GOAL:
Start at the line containing "open_pad = lower_contact_bottom", stop at the line containing "imported = [obj", and set down every line in that stretch exactly as written, and nothing else.

GIVEN MATERIAL:
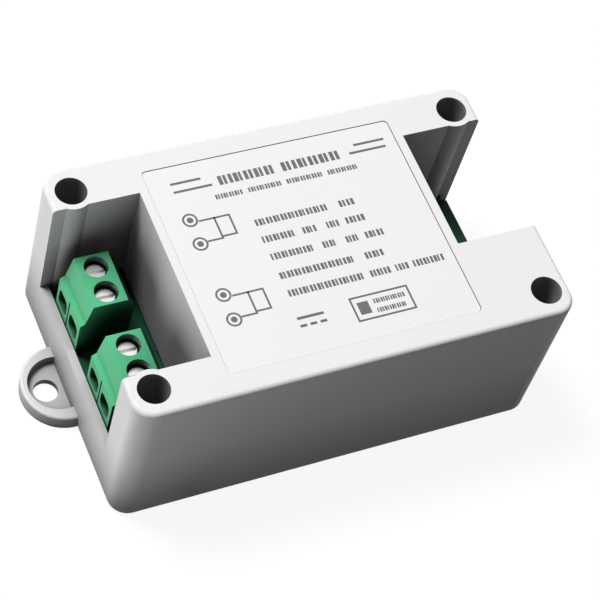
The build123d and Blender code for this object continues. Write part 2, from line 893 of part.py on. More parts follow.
def make_inductor_core():
    """The inductor's ferrite drum, with square flanges."""
    with BuildPart() as core:
        for level in (board_top, board_top + inductor_height - inductor_flange):
            with BuildSketch(Plane.XY.offset(level)):
                with Locations((inductor_x, inductor_y)):
                    RectangleRounded(inductor_size, inductor_size, inductor_corner)
            extrude(amount=inductor_flange)
        with BuildSketch(Plane.XY.offset(board_top)):
            with Locations((inductor_x, inductor_y)):
                Circle(inductor_core_radius)
        extrude(amount=inductor_height)
    return core


def make_inductor_winding():
    """The inductor's winding round the drum."""
    with BuildPart() as winding:
        with BuildSketch(Plane.XY.offset(board_top + inductor_flange + winding_gap)):
            with Locations((inductor_x, inductor_y)):
                Circle(inductor_winding_radius)
                Circle(inductor_core_radius + winding_gap, mode=Mode.SUBTRACT)
        extrude(amount=inductor_height - 2 * inductor_flange - 2 * winding_gap)
    return winding


def make_radio_board():
    """The radio module's own small board."""
    with BuildPart() as module:
        with BuildSketch(Plane.XY.offset(board_top)):
            with Locations((radio_x, radio_y)):
                Rectangle(radio_length, radio_width)
        extrude(amount=radio_thickness)
    return module


def make_radio_can():
    """The radio module's pressed shield can."""
    with BuildPart() as can:
        with BuildSketch(Plane.XY.offset(board_top + radio_thickness)):
            with Locations((radio_x, radio_y - can_shift)):
                Rectangle(can_length, can_width)
        extrude(amount=can_height)
        with BuildSketch(Plane.XY.offset(board_top + radio_thickness)):
            with Locations((radio_x, radio_y - can_shift)):
                Rectangle(can_length - 2 * can_wall, can_width - 2 * can_wall)
        extrude(amount=can_height - can_wall, mode=Mode.SUBTRACT)
    return can


def make_chip_antenna():
    """The ceramic antenna at the module's back edge."""
    with BuildPart() as antenna:
        with BuildSketch(Plane.XY.offset(board_top + radio_thickness)):
            with Locations((radio_x, radio_y + radio_width / 2 - antenna_margin - antenna_width / 2)):
                Rectangle(antenna_length, antenna_width)
        extrude(amount=antenna_height)
    return antenna


def make_button_housing():
    """The pairing button's moulded body with the plunger's bore."""
    body_height = button_height - button_plate
    with BuildPart() as body:
        with BuildSketch(Plane.XY.offset(board_top)):
            with Locations((button_x, button_y)):
                Rectangle(button_size, button_size)
        extrude(amount=body_height)
        with BuildSketch(Plane.XY.offset(board_top + button_floor)):
            with Locations((button_x, button_y)):
                Circle(button_bore)
        extrude(amount=body_height - button_floor, mode=Mode.SUBTRACT)
    return body


def make_button_plate():
    """The pairing button's metal top plate."""
    with BuildPart() as plate:
        with BuildSketch(Plane.XY.offset(board_top + button_height - button_plate)):
            with Locations((button_x, button_y)):
                Rectangle(button_size, button_size)
                Circle(button_stem_radius + button_gap, mode=Mode.SUBTRACT)
        extrude(amount=button_plate)
    return plate


def make_button_plunger():
    """The pairing button's plunger: a flange under the plate and the stem that is pressed."""
    flange_top = board_top + button_height - button_plate - button_gap
    stem_top = board_top + button_height + button_stem_rise
    with BuildPart() as plunger:
        with BuildSketch(Plane.XY.offset(flange_top - button_flange_height)):
            with Locations((button_x, button_y)):
                Circle(button_flange_radius)
        extrude(amount=button_flange_height)
        with BuildSketch(Plane.XY.offset(flange_top)):
            with Locations((button_x, button_y)):
                Circle(button_stem_radius)
        extrude(amount=stem_top - flange_top)
        fillet(plunger.edges().group_by(Axis.Z)[-1], button_stem_edge)
    return plunger


def make_regulator_chip():
    """The regulator: a small-outline package with four legs on each side."""
    with BuildPart() as chip:
        with BuildSketch(Plane.XY.offset(board_top + chip_leg_thickness)):
            with Locations((chip_x, chip_y)):
                Rectangle(chip_length, chip_width)
        extrude(amount=chip_height)
        with BuildSketch(Plane.XY.offset(board_top)):
            with Locations((chip_x, chip_y)):
                with GridLocations(chip_leg_pitch, 0, chip_legs_per_side, 1):
                    Rectangle(chip_leg_width, chip_width + 2 * chip_leg_reach)
        extrude(amount=chip_leg_thickness)
    return chip


def make_block(x, y, length, width, height):
    """A small moulded package lying on the board."""
    with BuildPart() as block:
        with BuildSketch(Plane.XY.offset(board_top)):
            with Locations((x, y)):
                Rectangle(length, width)
        extrude(amount=height, taper=package_taper)
    return block


def make_status_led():
    """The status light: a small carrier with a domed lens."""
    with BuildPart() as led:
        with BuildSketch(Plane.XY.offset(board_top)):
            with Locations((button_x, led_y)):
                Rectangle(led_length, led_width)
        extrude(amount=led_height)
        with BuildSketch(Plane.XY.offset(board_top + led_height)):
            with Locations((button_x, led_y)):
                Circle(led_lens_radius)
        extrude(amount=led_lens_height, taper=lens_taper)
    return led


def make_chip_row(x, y, count):
    """A row of like chip parts, as separate solids."""
    with BuildPart() as row:
        with BuildSketch(Plane.XY.offset(board_top)):
            for k in range(count):
                with Locations((x, y + (k - (count - 1) / 2) * chip_part_pitch)):
                    Rectangle(chip_part_length, chip_part_width)
        extrude(amount=chip_part_height)
    return row


export(make_base_tray(), "base_tray")
export(make_top_cover(), "top_cover")
export(make_label(), "cover_label")
for number, place in enumerate(column_places, start=1):
    export(make_cover_screw(place), f"cover_screw_{number}")
export(make_circuit_board(), "circuit_board")
export(make_board_screws(), "board_screws")
for name, middle in terminal_blocks.items():
    export(make_terminal_housing(middle), f"terminal_housing_{name}")
    export(make_contact_bars(middle), f"contact_bars_{name}")
for number, y in enumerate(all_poles, start=1):
    export(make_terminal_screw(y), f"terminal_screw_{number}")
    export(make_clamp_cage(y), f"clamp_cage_{number}")
export(make_relay_case(), "relay_case")
export(make_relay_base(), "relay_base")
export(make_relay_yoke(), "relay_yoke")
export(make_relay_core(), "relay_core")
export(make_relay_bobbin(), "relay_bobbin")
export(make_relay_winding(), "relay_winding")
export(make_relay_armature(), "relay_armature")
export(make_moving_contact(), "relay_moving_contact")
closed_pad = upper_contact_top + contact_gap
export(make_fixed_contact(1, closed_pad + pad_height, closed_pad), "relay_closed_contact")
open_pad = lower_contact_bottom - contact_travel
export(make_fixed_contact(-1, open_pad - pad_height - spring_arm_thickness, open_pad), "relay_open_contact")
export(make_coil_pins(), "relay_coil_pins")
for number, (x, y) in enumerate(capacitor_places, start=1):
    export(make_capacitor(x, y), f"capacitor_{number}")
export(make_capacitor_leads(), "capacitor_leads")
export(make_inductor_core(), "inductor_core")
export(make_inductor_winding(), "inductor_winding")
export(make_radio_board(), "radio_board")
export(make_radio_can(), "radio_shield_can")
export(make_chip_antenna(), "chip_antenna")
export(make_button_housing(), "button_housing")
export(make_button_plate(), "button_plate")
export(make_button_plunger(), "button_plunger")
export(make_regulator_chip(), "regulator_chip")
export(make_block(diode_x, diode_y, diode_length, diode_width, diode_height), "flyback_diode")
export(make_block(transistor_x, transistor_y, transistor_length, transistor_width, transistor_height),
       "driver_transistor")
export(make_status_led(), "status_led")
export(make_chip_row(resistor_x, resistor_y, resistor_count), "chip_resistors")
export(make_chip_row(ceramic_x, ceramic_y, ceramic_count), "chip_capacitors")
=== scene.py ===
"""Smart relay module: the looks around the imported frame, in metres and with the frame's origin."""
import json
import math

import bmesh
import bpy
from mathutils import Matrix, Vector


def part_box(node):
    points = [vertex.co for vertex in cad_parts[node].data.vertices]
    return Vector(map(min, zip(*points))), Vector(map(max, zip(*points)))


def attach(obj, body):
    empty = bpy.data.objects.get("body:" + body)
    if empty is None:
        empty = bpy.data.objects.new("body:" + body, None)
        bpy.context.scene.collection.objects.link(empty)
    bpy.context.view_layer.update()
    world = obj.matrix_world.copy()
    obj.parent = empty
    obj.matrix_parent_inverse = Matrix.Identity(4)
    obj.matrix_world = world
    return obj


MM = 0.001

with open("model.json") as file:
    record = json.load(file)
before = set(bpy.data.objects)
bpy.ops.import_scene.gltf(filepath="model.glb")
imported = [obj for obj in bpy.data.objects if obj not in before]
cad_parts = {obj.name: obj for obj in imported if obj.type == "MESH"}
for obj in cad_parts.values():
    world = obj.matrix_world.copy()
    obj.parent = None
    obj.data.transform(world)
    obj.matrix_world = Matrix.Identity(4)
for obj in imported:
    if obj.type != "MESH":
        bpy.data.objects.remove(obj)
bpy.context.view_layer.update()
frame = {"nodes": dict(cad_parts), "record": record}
nodes = frame["nodes"]

# Camera, at the photograph's viewing angle
VIEW_TURN = math.radians(38.55)
VIEW_HEIGHT = math.radians(54.67)
VIEW_ROLL = math.radians(19.4)
VIEW_DISTANCE = 407.5 * MM
VIEW_TARGET = Vector((8.2 * MM, 7.9 * MM, 0))
LENS = 134.6
SENSOR = 36.0
CLIP_START = 10 * MM

# Light
AMBIENT = 0.07
KEY_DIRECTION = (-0.31, 0.38, 1.0)
KEY_DISTANCE = 1.6
KEY_SIZE = 0.5
KEY_POWER = 29.0
FLOOR_BOUNCE = 0.03
FLOOR_BOUNCE_LEFT = 0.85
FLOOR_LEFT_START = -50 * MM
FLOOR_LEFT_END = -44 * MM
FLOOR_PAINT = 0.82
FLOOR_HALF_SIZE = 6.0
FLOOR_ROUGHNESS = 0.9
FLOOR_GLOW = 1.06
FLOOR_GLOW_SHARE = 0.86
# keeps the floor and the flat underside from lying in one plane
FLOOR_GAP = 0.02 * MM
# ambient occlusion, from 0 in a deep crevice to 1 on an open face, at which the painted crevice shade is
# darkest
PAINTED_SHADE_START = 0.3

# Label print, in millimetres on the label
INK_THICKNESS = 0.02 * MM
TITLE_HEIGHT = 2.3
SUBTITLE_HEIGHT = 1.2
LINE_HEIGHT = 1.6
RULE_HEIGHT = 0.45
SYMBOL_HEIGHT = 0.5
TICK_CELL_SHARE = 0.42
TICK_HEIGHT_SHARE = 0.8
# width of each tick as a share of its cell, taken in turn
TICK_WIDTHS = (0.74, 0.55, 0.66, 0.8, 0.5, 0.7, 0.6, 0.78, 0.54, 0.72, 0.62)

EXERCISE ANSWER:
open_pad = lower_contact_bottom - contact_travel
export(make_fixed_contact(-1, open_pad - pad_height - spring_arm_thickness, open_pad), "relay_open_contact")
export(make_coil_pins(), "relay_coil_pins")
for number, (x, y) in enumerate(capacitor_places, start=1):
    export(make_capacitor(x, y), f"capacitor_{number}")
export(make_capacitor_leads(), "capacitor_leads")
export(make_inductor_core(), "inductor_core")
export(make_inductor_winding(), "inductor_winding")
export(make_radio_board(), "radio_board")
export(make_radio_can(), "radio_shield_can")
export(make_chip_antenna(), "chip_antenna")
export(make_button_housing(), "button_housing")
export(make_button_plate(), "button_plate")
export(make_button_plunger(), "button_plunger")
export(make_regulator_chip(), "regulator_chip")
export(make_block(diode_x, diode_y, diode_length, diode_width, diode_height), "flyback_diode")
export(make_block(transistor_x, transistor_y, transistor_length, transistor_width, transistor_height),
       "driver_transistor")
export(make_status_led(), "status_led")
export(make_chip_row(resistor_x, resistor_y, resistor_count), "chip_resistors")
export(make_chip_row(ceramic_x, ceramic_y, ceramic_count), "chip_capacitors")
=== scene.py ===
"""Smart relay module: the looks around the imported frame, in metres and with the frame's origin."""
import json
import math

import bmesh
import bpy
from mathutils import Matrix, Vector


def part_box(node):
    points = [vertex.co for vertex in cad_parts[node].data.vertices]
    return Vector(map(min, zip(*points))), Vector(map(max, zip(*points)))


def attach(obj, body):
    empty = bpy.data.objects.get("body:" + body)
    if empty is None:
        empty = bpy.data.objects.new("body:" + body, None)
        bpy.context.scene.collection.objects.link(empty)
    bpy.context.view_layer.update()
    world = obj.matrix_world.copy()
    obj.parent = empty
    obj.matrix_parent_inverse = Matrix.Identity(4)
    obj.matrix_world = world
    return obj


MM = 0.001

with open("model.json") as file:
    record = json.load(file)
before = set(bpy.data.objects)
bpy.ops.import_scene.gltf(filepath="model.glb")
imported = [obj for obj in bpy.data.objects if obj not in before]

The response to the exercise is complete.